Saraki, in a statement by his special adviser, Media and Publicity, Yusuph Olaniyonu, penultimate week described the judgment as essential, saying that in order to test the laws in court, there should be judicial interpretations on contentious issues.
“By doing so, we will be expanding the scope of our laws, sharpening the rough edges of legislation and asserting our faith in the judiciary as a fundamental arbiter,” he said.
Revisiting jurisdictional right Reacting on the court judgment, the Deputy Speaker, Yussuff Lasun noted that by the court pronouncement, it was clear that the parliament cannot be gagged in the discharge of its constitutional duty of lawmaking.
Meanwhile, the Senate President, Bukola Saraki and Speaker, Rt. Hon.

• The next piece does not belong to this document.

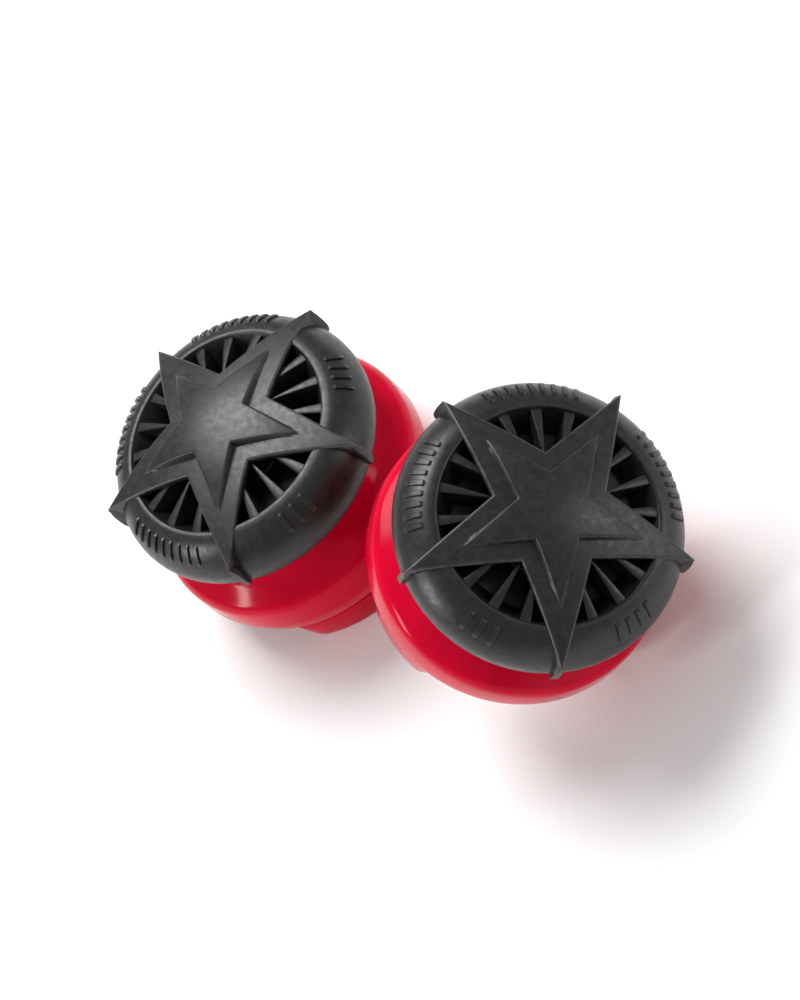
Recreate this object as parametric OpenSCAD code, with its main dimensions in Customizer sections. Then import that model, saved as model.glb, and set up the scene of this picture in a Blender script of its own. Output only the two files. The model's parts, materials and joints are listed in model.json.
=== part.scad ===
// A pair of thumbstick grips that snap onto the caps of a game controller's sticks.
// Millimetres, +Z up. The origin is the centre of the left grip's seat, where a stick's top rests.
// Each grip is drawn upright about its own seat, then placed: the left one stands on its clips,
// the right one is tipped away from it and touches the floor with the edge of one clip.

/* [Head] */
// Radius of the rubber head at its widest
head_r = 13.4; // [13.2:0.1:13.5]
// Radius of the bowl's upper lip
lip_r = 10.4; // [10.2:0.1:10.6]
// Height of the lip above the seat
lip_z = 11.5; // [11.3:0.1:11.6]
// Height of the head's widest line above the seat
equator_z = 7.8; // [7.6:0.1:8]
// Height of the head's flat underside above the seat
underside_z = 5.2; // [5:0.1:5.4]
// Height of the bowl's floor above the seat
bowl_floor_z = 8.8; // [8:0.1:9.2]
// Radius of the bowl's floor, inside its sloping wall
bowl_floor_r = 8.4; // [7.5:0.1:9]
// Height of the crown on which the fins' tops lie
fin_crown_z = 12.6; // [12.5:0.05:12.7]
// Radius of curvature of the fins' crown
fin_curve = 38; // [36:1:40]
// Number of wedge fins in the bowl
fin_count = 20; // [10:5:30]
// Width of a fin at the bowl's wall
fin_w = 1.1; // [0.6:0.1:1.2]

/* [Star] */
// Radius to the star's sharp tips
star_r = 14.15; // [14:0.05:14.3]
// Radius to the notches between the arms
notch_r = 5.5; // [5.2:0.1:5.8]
// Size of the raised inner star against the outer one
inner_ratio = 0.62; // [0.5:0.01:0.7]
// Height of the outer star's crown above the seat
crown_z = 13.3; // [13.2:0.1:13.5]
// Radius of curvature of the outer star's crown
crown_curve = 35; // [33:1:38]
// Height of the inner star's crown above the seat
inner_crown_z = 14.2; // [14:0.1:14.4]
// Radius of curvature of the inner star's crown
inner_curve = 20; // [19:1:22]
// Width of the claw at the end of each arm
claw_w = 0.7; // [0.5:0.1:1]
// Height of the claw's lower end above the seat
claw_end_z = 6.7; // [6.4:0.1:7]

/* [Base] */
// Radius of the shoulder
shoulder_r = 13.7; // [13.5:0.1:13.9]
// Radius of the skirt's lower edge
skirt_r = 13.2; // [13:0.1:13.4]
// Depth of the skirt's lower edge below the seat
skirt_drop = 4.2; // [4:0.1:4.4]
// Radius of the waist under the head
waist_r = 10.5; // [10.3:0.1:10.7]
// Radius of the socket that takes the stick's cap
socket_r = 10; // [9.8:0.1:10.1]
// Depth of the socket's collar below the seat
collar_drop = 3.4; // [3:0.1:3.6]
// Thickness of the socket's roof
roof_t = 1.6; // [1.2:0.1:2]
// Number of stiffening webs behind the skirt
web_count = 12; // [3:3:15]

/* [Clips] */
// Depth of the clips' feet below the seat
clip_drop = 8.4; // [8.2:0.1:8.8]
// Radius of a clip's foot
foot_r = 12.1; // [12:0.1:12.2]
// Half of the angle that a clip spans
clip_half_angle = 19; // [15:1:22]
// Radius to the nose of a clip's hook
hook_r = 9.6; // [9.5:0.1:9.8]
// Depth of the hook's nose below the seat
hook_drop = 6.1; // [6:0.1:6.4]

/* [Arrangement] */
// Turn of the left grip about its own axis
left_turn = -73.5; // [-180:0.5:180]
// Distance between the centres of the two grips' feet
pair_gap = 27.2; // [27:0.1:40]
// Angle by which the right grip is tipped
lean = 43; // [20:1:45]
// Direction in which the right grip leans, from +X towards +Y
lean_turn = 18.5; // [10:0.5:25]
// Turn of the right grip about its own axis
right_turn = -159.5; // [-170:0.5:-150]

/* [Hidden] */
$fn = 96;
eps = 0.5;

red_plastic = [0.82, 0.04, 0.14];
grey_rubber = [0.30, 0.30, 0.31];
dark_rubber = [0.24, 0.24, 0.25];

// Head
ring_core_r = 11;
ring_core_h = equator_z - underside_z;
ring_top_power = 1.7;
ring_low_power = 2.4;
ring_steps = 12;
bowl_wall_r = lip_r - 0.3;
pillar_r = 4.6;
pillar_top_z = 12.2;
boss_r = 7.4;
stem_top_z = underside_z + 1;
fin_inner_r = 5.2;
fin_root = 0.2;

// Star
arm_step = 72;
first_arm = 90;
pillar_pocket_r = 4.9;
bed_crown_z = fin_crown_z + 0.05;
claw_r = 14;

// Base
skirt_t = 0.85;
shoulder_low_z = -2.4;
fillet_r = 1.8;
fillet_z = -0.2;
waist_curve = 4;
flare_angle = 50;
collar_r = socket_r + 1.2;
groove_top_z = -0.4;
web_t = 0.8;
dimple_r = 2.2;
dimple_h = 0.3;

// Clips
clip_angles = [-90, 30, 150];
clip_top_z = -collar_drop - 0.2;
clip_inner_r = socket_r + 0.25;
clip_outer_r = 11.6;
clip_flush_r = 12.8;
clip_flush_drop = 4.8;

// The waist's hollow meets the shoulder's fillet along their common tangent.
waist_z = fillet_z + (fillet_r + waist_curve
    - (waist_r + waist_curve - shoulder_r + fillet_r) * cos(flare_angle)) / sin(flare_angle);

// The head's ring starts at the lip's inner edge.
bowl_edge = [bowl_wall_r, lip_z - 0.2];

// The tipped grip's feet are raised so that the lowest edge just meets the floor.
right_lift = foot_r * sin(lean);

function arc(r, z, radius, from, to, steps) =
    [for (i = [0:steps]) let (a = from + (to - from) * i / steps)
        [r + radius * cos(a), z + radius * sin(a)]];

function rounded_power(angle, power) = pow(abs(angle), 2 / power);

// The head's outer face, from the lip down to its widest line.
function ring_top_face() =
    [for (i = [ring_steps:-1:0]) let (a = 90 * i / ring_steps)
        [lip_r + (head_r - lip_r) * rounded_power(cos(a), ring_top_power),
         equator_z + (lip_z - equator_z) * rounded_power(sin(a), ring_top_power)]];

// The head's outer face, from just under its widest line round to the flat underside.
function ring_low_face() =
    [for (i = [1:ring_steps]) let (a = 90 * i / ring_steps)
        [ring_core_r + (head_r - ring_core_r) * rounded_power(cos(a), ring_low_power),
         equator_z - ring_core_h * rounded_power(sin(a), ring_low_power)]];

function star_points(tip, notch) =
    [for (i = [0:9]) let (a = first_arm + i * arm_step / 2, r = i % 2 == 0 ? tip : notch)
        [r * cos(a), r * sin(a)]];

module sector(half_angle, reach, low, high) {
    translate([0, 0, low])
        linear_extrude(high - low)
            polygon([[0, 0], [reach, -reach * tan(half_angle)], [reach, reach * tan(half_angle)]]);
}

module dome(crown, curve) {
    translate([0, 0, crown - curve]) sphere(curve);
}

// What lies under the star: the pillar, the fins' crown and the head's ring.
module star_bed() {
    rotate_extrude()
        polygon(concat(
            [[pillar_pocket_r, 0], [pillar_pocket_r, bowl_edge[1]], bowl_edge],
            ring_top_face(),
            ring_low_face(),
            [[ring_core_r, 0]]));
    cylinder(r = pillar_pocket_r, h = pillar_top_z);
    intersection() {
        dome(bed_crown_z, fin_curve);
        difference() {
            cylinder(r = lip_r, h = bed_crown_z);
            cylinder(r = pillar_pocket_r, h = bed_crown_z);
        }
    }
}

module claws() {
    for (i = [0:4])
        rotate([90, 0, first_arm + i * arm_step])
            linear_extrude(claw_w, center = true)
                polygon([
                    [head_r - 0.9, lip_z], [claw_r - 0.1, lip_z], [claw_r, equator_z + 1.8],
                    [claw_r - 0.05, equator_z - 0.4], [claw_r - 0.35, claw_end_z],
                    [head_r - 0.9, claw_end_z]
                ]);
}

module star() {
    color(dark_rubber) {
        difference() {
            intersection() {
                union() {
                    translate([0, 0, claw_end_z])
                        linear_extrude(crown_z) polygon(star_points(star_r, notch_r));
                    claws();
                }
                dome(crown_z, crown_curve);
                cylinder(r = claw_r, h = crown_z + eps);
            }
            star_bed();
        }
        intersection() {
            translate([0, 0, pillar_top_z])
                linear_extrude(crown_z) polygon(star_points(star_r * inner_ratio, notch_r * inner_ratio));
            dome(inner_crown_z, inner_curve);
        }
    }
}

module fins() {
    intersection() {
        for (i = [0:fin_count - 1])
            rotate([0, 0, first_arm + i * 360 / fin_count])
                translate([0, 0, bowl_floor_z - fin_root])
                    linear_extrude(fin_crown_z)
                        polygon([
                            [fin_inner_r, 0], [bowl_wall_r + fin_root, -fin_w / 2],
                            [bowl_wall_r + fin_root, fin_w / 2]
                        ]);
        dome(fin_crown_z, fin_curve);
    }
}

module tread_cap() {
    color(grey_rubber) {
        rotate_extrude()
            polygon(concat(
                [[0, roof_t], [0, pillar_top_z], [pillar_r, pillar_top_z], [pillar_r, bowl_floor_z],
                 [bowl_floor_r, bowl_floor_z], bowl_edge],
                ring_top_face(),
                ring_low_face(),
                [[waist_r, underside_z], [waist_r, stem_top_z], [boss_r, stem_top_z], [boss_r, roof_t]]));
        fins();
    }
}

// Skirt, shoulder, waist and stem, as one outline turned about the axis.
module base_body() {
    rotate_extrude()
        polygon(concat(
            [[0, stem_top_z], [0, -skirt_drop], [skirt_r - 0.2, -skirt_drop], [skirt_r, 0.2 - skirt_drop],
             [shoulder_r, shoulder_low_z]],
            arc(shoulder_r - fillet_r, fillet_z, fillet_r, 0, flare_angle, 8),
            arc(waist_r + waist_curve, waist_z, waist_curve, 180 + flare_angle, 180, 8),
            [[waist_r, stem_top_z]]));
}

module base() {
    color(red_plastic) {
        difference() {
            base_body();
            translate([0, 0, -skirt_drop - eps]) cylinder(r = socket_r, h = skirt_drop + eps);
            translate([0, 0, -skirt_drop - eps]) cylinder(r = collar_r, h = skirt_drop - collar_drop + eps);
            rotate_extrude()
                polygon([
                    [collar_r, -skirt_drop - eps], [skirt_r - skirt_t, -skirt_drop - eps],
                    [skirt_r - skirt_t, -skirt_drop], [shoulder_r - skirt_t - 0.15, shoulder_low_z],
                    [shoulder_r - skirt_t - 0.15, groove_top_z], [collar_r, groove_top_z]
                ]);
            translate([0, 0, roof_t]) cylinder(r = boss_r, h = stem_top_z);
            translate([0, 0, -eps]) cylinder(r = dimple_r, h = dimple_h + eps);
        }
        intersection() {
            for (i = [0:web_count - 1])
                rotate([0, 0, (i + 0.5) * 360 / web_count])
                    translate([collar_r - 0.2, -web_t / 2, -collar_drop + 0.3])
                        cube([skirt_r - collar_r, web_t, collar_drop + groove_top_z]);
            base_body();
        }
    }
}

module clip(turn) {
    color(red_plastic)
        rotate([0, 0, turn])
            intersection() {
                rotate_extrude()
                    polygon([
                        [clip_inner_r, clip_top_z], [clip_inner_r, 0.7 - hook_drop],
                        [hook_r, -hook_drop], [hook_r, -hook_drop - 0.4], [clip_inner_r + 0.65, -clip_drop],
                        [foot_r, -clip_drop], [clip_flush_r, -clip_flush_drop],
                        [clip_outer_r, -clip_flush_drop], [clip_outer_r, clip_top_z]
                    ]);
                sector(clip_half_angle, 2 * foot_r, -clip_drop, clip_top_z);
            }
}

module place_left() {
    rotate([0, 0, left_turn]) children();
}

module place_right() {
    translate([pair_gap, 0, right_lift - clip_drop])
        rotate([0, 0, lean_turn])
            rotate([0, lean, 0])
                translate([0, 0, clip_drop])
                    rotate([0, 0, right_turn]) children();
}

place_left() base();  // left_base
place_left() clip(clip_angles[0]);  // left_clip_1
place_left() clip(clip_angles[1]);  // left_clip_2
place_left() clip(clip_angles[2]);  // left_clip_3
place_left() tread_cap();  // left_tread_cap
place_left() star();  // left_star
place_right() base();  // right_base
place_right() clip(clip_angles[0]);  // right_clip_1
place_right() clip(clip_angles[1]);  // right_clip_2
place_right() clip(clip_angles[2]);  // right_clip_3
place_right() tread_cap();  // right_tread_cap
place_right() star();  // right_star
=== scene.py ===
import json
import math

import bmesh
import bpy
from mathutils import Matrix, Vector


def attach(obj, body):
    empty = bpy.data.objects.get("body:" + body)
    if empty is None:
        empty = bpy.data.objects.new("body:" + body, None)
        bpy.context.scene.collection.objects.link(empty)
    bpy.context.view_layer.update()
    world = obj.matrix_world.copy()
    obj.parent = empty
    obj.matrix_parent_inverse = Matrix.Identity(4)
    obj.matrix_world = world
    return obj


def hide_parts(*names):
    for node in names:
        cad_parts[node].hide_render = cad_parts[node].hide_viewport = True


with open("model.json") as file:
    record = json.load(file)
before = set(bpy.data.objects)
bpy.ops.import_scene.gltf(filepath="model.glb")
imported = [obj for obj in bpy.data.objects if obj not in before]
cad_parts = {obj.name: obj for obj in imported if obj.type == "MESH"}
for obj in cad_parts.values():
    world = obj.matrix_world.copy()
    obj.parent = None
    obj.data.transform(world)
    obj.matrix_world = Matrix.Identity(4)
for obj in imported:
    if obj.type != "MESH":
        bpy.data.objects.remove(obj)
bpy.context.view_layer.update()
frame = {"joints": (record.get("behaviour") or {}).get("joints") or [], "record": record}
record = frame["record"]

# Lengths below are in millimetres in a grip's own frame: the seat of its socket is the
# origin and its star points to +Z. Meshes are made in metres.
MM = 0.001
FLOOR_Z = -8.4
TURN_SIDES = 240
SHARP_ANGLE = 38

HEAD_R, LIP_R, LIP_Z, EQUATOR_Z, UNDERSIDE_Z = 13.4, 10.4, 11.5, 7.8, 5.2
RING_CORE_R, RING_TOP_POWER, RING_LOW_POWER = 11.0, 1.7, 2.4
BOWL_FLOOR_R, BOWL_FLOOR_Z = 8.4, 8.8
PILLAR_R, PILLAR_TOP_Z = 4.6, 12.2
WAIST_R, BOSS_R, ROOF_T, STEM_TOP_Z = 10.5, 7.4, 1.6, 6.2
FIN_COUNT, FIN_W, FIN_INNER_R, FIN_OUTER_R = 20, 1.1, 5.2, 10.3
FIN_CROWN, FIN_CURVE = 12.6, 38.0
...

Yakubu Dogara, it would be recalled have jointly reacted to withholding of assent by President Muhammadu Buhari on the Electoral Act Amendment Bill.
According to a statement which reads: “The Senate President and the Speaker, as heads of the two chambers of the National Assembly and representing the views of their colleagues, will want everybody to know that they are on the same page on what is the appropriate reaction to the President’s withholding of assent on the Electoral Act amendment bill, the two helmsmen reiterated their collective agreement and stance on the controversial election sequence bill.
“The issue at stake is not personal.
It is about deepening democracy.
It is about improving our democracy and the National Assembly is on firm constitutional and legal grounds to amend the law as well as take decisions in the manner they have been responding,” the statement added The question is, with just less than 200 days to the poll, it is believed that everything must be done to do all things humanly possible to ensure that this and other legal encumbrances in the way of 2019 are quickly removed.